───── Dataset section

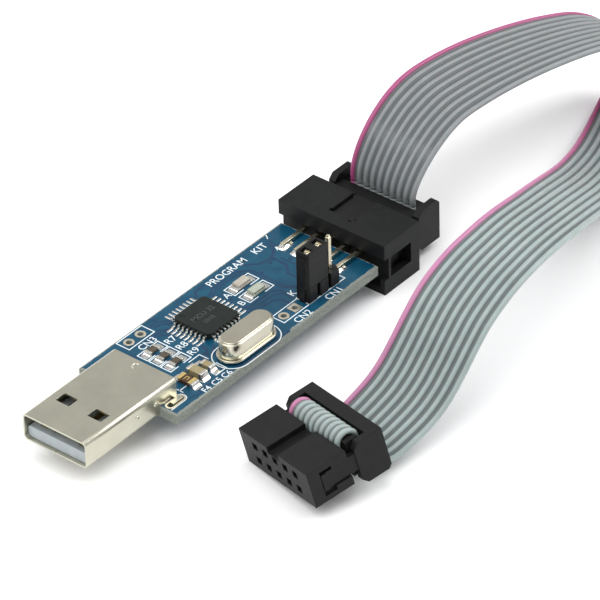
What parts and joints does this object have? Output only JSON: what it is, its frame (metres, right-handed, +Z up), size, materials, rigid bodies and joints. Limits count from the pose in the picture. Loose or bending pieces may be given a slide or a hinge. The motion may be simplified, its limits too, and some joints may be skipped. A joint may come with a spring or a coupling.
{
  "type": "usb microcontroller programmer",
  "caption": "USB stick circuit board with a microcontroller, crystal, jumper and box header, and a flat ribbon cable with a socket at each end.",
  "frame": {"origin": "under the middle of the stick without its cable, level with the underside of the box header, which is the surface it lies on", "axes": "+X along the stick from the USB plug to the box header, +Y to the side away from the crystal and jumper, +Z up from the board's part side"},
  "size_m": [0.1288, 0.0496, 0.0204],
  "materials": {
    "board": "blue solder mask over fibreglass",
    "hole_rings": "tinned copper, satin",
    "usb_shell": "nickel-plated steel sheet, satin",
    "usb_tongue": "pale moulded plastic",
    "contact_gold": "gold-plated spring metal",
    "solder": "bright solder",
    "chip_plastic": "moulded epoxy, fine grain",
    "tinned_leads": "matte tin",
    "crystal_metal": "drawn nickel can, matte top",
    "red_led": "clear resin with a pale red cast",
    "green_led": "clear resin with a pale green cast",
    "ceramic_dark": "glazed resistor film",
    "ceramic_tan": "fired ceramic",
    "fuse_brown": "brown epoxy with gold marks",
    "header_plastic": "glass-filled nylon",
    "header_pins": "pale gold plating",
    "jumper_plastic": "moulded nylon",
    "shroud_plastic": "moulded polyester, fine grain",
    "zener_glass": "amber glass sleeve",
    "socket_plastic": "moulded polyester, fine grain",
    "ribbon": "grey vinyl with one pink edge wire"
  },
  "bodies": {
    "programmer": {"circuit_board": "board", "spare_hole_rings": "hole_rings", "usb_shell": "usb_shell", "usb_tongue": "usb_tongue", "usb_contacts": "contact_gold", "usb_solder": "solder", "microcontroller_body": "chip_plastic", "microcontroller_leads": "tinned_leads", "crystal_can": "crystal_metal", "crystal_flange": "crystal_metal", "crystal_leads": "tinned_leads", "red_led_body": "red_led", "green_led_body": "green_led", "led_terminals": "tinned_leads", "resistor_bodies": "ceramic_dark", "resistor_terminals": "tinned_leads", "capacitor_bodies": "ceramic_tan", "capacitor_terminals": "tinned_leads", "fuse_body": "fuse_brown", "fuse_terminals": "contact_gold", "surface_solder": "solder", "jumper_header_base": "header_plastic", "jumper_header_pins": "header_pins", "through_hole_solder": "solder", "box_header_shroud": "shroud_plastic", "box_header_pins": "header_pins", "box_header_solder": "solder", "regulator_body": "chip_plastic", "regulator_leads": "tinned_leads", "zener_bodies": "zener_glass", "zener_terminals": "tinned_leads", "lower_resistor_bodies": "ceramic_dark", "lower_resistor_terminals": "tinned_leads", "lower_capacitor_bodies": "ceramic_tan", "lower_capacitor_terminals": "tinned_leads"},
    "jumper": {"jumper_cap": "jumper_plastic", "jumper_contact": "contact_gold"},
    "cable": {"plug_socket_body": "socket_plastic", "plug_socket_cover": "socket_plastic", "plug_socket_strain_relief": "socket_plastic", "plug_socket_contacts": "contact_gold", "plug_ribbon_fold": "ribbon", "ribbon_cable": "ribbon", "target_ribbon_fold": "ribbon", "target_socket_body": "socket_plastic", "target_socket_cover": "socket_plastic", "target_socket_strain_relief": "socket_plastic", "target_socket_contacts": "contact_gold"}
  },
  "joints": [
    {"name": "jumper_lift", "type": "slide", "parent": "programmer", "child": "jumper", "axis": [0, 0, 1], "range_m": [0, 0.0065]},
    {"name": "cable_unplug", "type": "slide", "parent": "programmer", "child": "cable", "axis": [1, 0, 0], "range_m": [0, 0.008]}
  ]
}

──────────

- What to do -
Without leaving anything out, quote all the data.

- Task result -
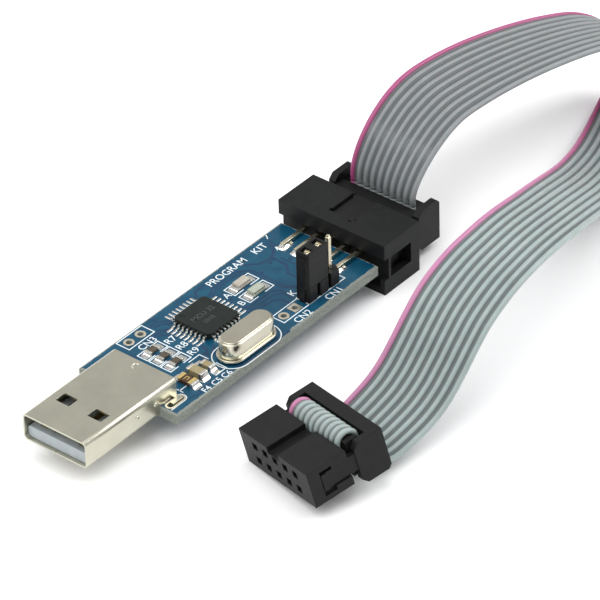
What parts and joints does this object have? Output only JSON: what it is, its frame (metres, right-handed, +Z up), size, materials, rigid bodies and joints. Limits count from the pose in the picture. Loose or bending pieces may be given a slide or a hinge. The motion may be simplified, its limits too, and some joints may be skipped. A joint may come with a spring or a coupling.
{
  "type": "usb microcontroller programmer",
  "caption": "USB stick circuit board with a microcontroller, crystal, jumper and box header, and a flat ribbon cable with a socket at each end.",
  "frame": {"origin": "under the middle of the stick without its cable, level with the underside of the box header, which is the surface it lies on", "axes": "+X along the stick from the USB plug to the box header, +Y to the side away from the crystal and jumper, +Z up from the board's part side"},
  "size_m": [0.1288, 0.0496, 0.0204],
  "materials": {
    "board": "blue solder mask over fibreglass",
    "hole_rings": "tinned copper, satin",
    "usb_shell": "nickel-plated steel sheet, satin",
    "usb_tongue": "pale moulded plastic",
    "contact_gold": "gold-plated spring metal",
    "solder": "bright solder",
    "chip_plastic": "moulded epoxy, fine grain",
    "tinned_leads": "matte tin",
    "crystal_metal": "drawn nickel can, matte top",
    "red_led": "clear resin with a pale red cast",
    "green_led": "clear resin with a pale green cast",
    "ceramic_dark": "glazed resistor film",
    "ceramic_tan": "fired ceramic",
    "fuse_brown": "brown epoxy with gold marks",
    "header_plastic": "glass-filled nylon",
    "header_pins": "pale gold plating",
    "jumper_plastic": "moulded nylon",
    "shroud_plastic": "moulded polyester, fine grain",
    "zener_glass": "amber glass sleeve",
    "socket_plastic": "moulded polyester, fine grain",
    "ribbon": "grey vinyl with one pink edge wire"
  },
  "bodies": {
    "programmer": {"circuit_board": "board", "spare_hole_rings": "hole_rings", "usb_shell": "usb_shell", "usb_tongue": "usb_tongue", "usb_contacts": "contact_gold", "usb_solder": "solder", "microcontroller_body": "chip_plastic", "microcontroller_leads": "tinned_leads", "crystal_can": "crystal_metal", "crystal_flange": "crystal_metal", "crystal_leads": "tinned_leads", "red_led_body": "red_led", "green_led_body": "green_led", "led_terminals": "tinned_leads", "resistor_bodies": "ceramic_dark", "resistor_terminals": "tinned_leads", "capacitor_bodies": "ceramic_tan", "capacitor_terminals": "tinned_leads", "fuse_body": "fuse_brown", "fuse_terminals": "contact_gold", "surface_solder": "solder", "jumper_header_base": "header_plastic", "jumper_header_pins": "header_pins", "through_hole_solder": "solder", "box_header_shroud": "shroud_plastic", "box_header_pins": "header_pins", "box_header_solder": "solder", "regulator_body": "chip_plastic", "regulator_leads": "tinned_leads", "zener_bodies": "zener_glass", "zener_terminals": "tinned_leads", "lower_resistor_bodies": "ceramic_dark", "lower_resistor_terminals": "tinned_leads", "lower_capacitor_bodies": "ceramic_tan", "lower_capacitor_terminals": "tinned_leads"},
    "jumper": {"jumper_cap": "jumper_plastic", "jumper_contact": "contact_gold"},
    "cable": {"plug_socket_body": "socket_plastic", "plug_socket_cover": "socket_plastic", "plug_socket_strain_relief": "socket_plastic", "plug_socket_contacts": "contact_gold", "plug_ribbon_fold": "ribbon", "ribbon_cable": "ribbon", "target_ribbon_fold": "ribbon", "target_socket_body": "socket_plastic", "target_socket_cover": "socket_plastic", "target_socket_strain_relief": "socket_plastic", "target_socket_contacts": "contact_gold"}
  },
  "joints": [
    {"name": "jumper_lift", "type": "slide", "parent": "programmer", "child": "jumper", "axis": [0, 0, 1], "range_m": [0, 0.0065]},
    {"name": "cable_unplug", "type": "slide", "parent": "programmer", "child": "cable", "axis": [1, 0, 0], "range_m": [0, 0.008]}
  ]
}